The question is now how this constraint error affects the free-energy difference. The factor 6 is not enough to explain this, but the error might affect dG/dl in other ways as well.

#17 Updated by Vytautas Gapsys about 2 hours ago

Indeed, higher order LINCS setting removed the box size dependence for free energies (dg_updated_lincs.png) and volume (volume_per_water_lincs.png).

Would it make sense to add a suggestion to the manual about the higher lincs order for free energy calculations? Currently, the manual suggests to increase lincs-order only for larger time-steps with virtual sites, BD and accurate energy minimization.

Also, the issue of decoupled molecule contributing to the virial (mdp_decoupling scheme) is still there, isn't it? Could it manifest again even with the higher order lincs, if I were to decouple a much larger molecule, i.e. smaller water/molecule atom ratio?

#18 Updated by Berk Hess about 2 hours ago

  • Status changed from Feedback wanted to Rejected

Vytautas Gapsys wrote:

Indeed, higher order LINCS setting removed the box size dependence for free energies (dg_updated_lincs.png) and volume (volume_per_water_lincs.png).

Great!

Would it make sense to add a suggestion to the manual about the higher lincs order for free energy calculations? Currently, the manual suggests to increase lincs-order only for larger time-steps with virtual sites, BD and accurate energy minimization.
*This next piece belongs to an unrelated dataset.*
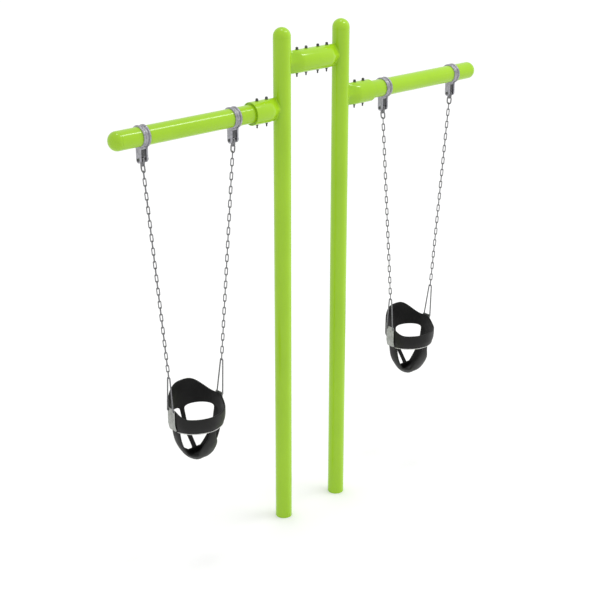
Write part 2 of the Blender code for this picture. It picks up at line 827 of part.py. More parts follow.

I don't know. I would say that in most cases the issue is using constraints=all-bonds. Most force fields are not parametrized with this, so you should use constraints=h-bonds. Also I think this is only an issue in very rigid system such as you have here. Ideally LINCS would automatically choose the number of iterations based on the eigenvalues and some tolerance, but that's not easy to accomplish.

Also, the issue of decoupled molecule contributing to the virial (mdp_decoupling scheme) is still there, isn't it? Could it manifest again even with the higher order lincs, if I were to decouple a much larger molecule, i.e. smaller water/molecule atom ratio?

The virial contribution is zero on average. The kinetic energy contribution to the pressure is 3kT/V, which is practically negligible.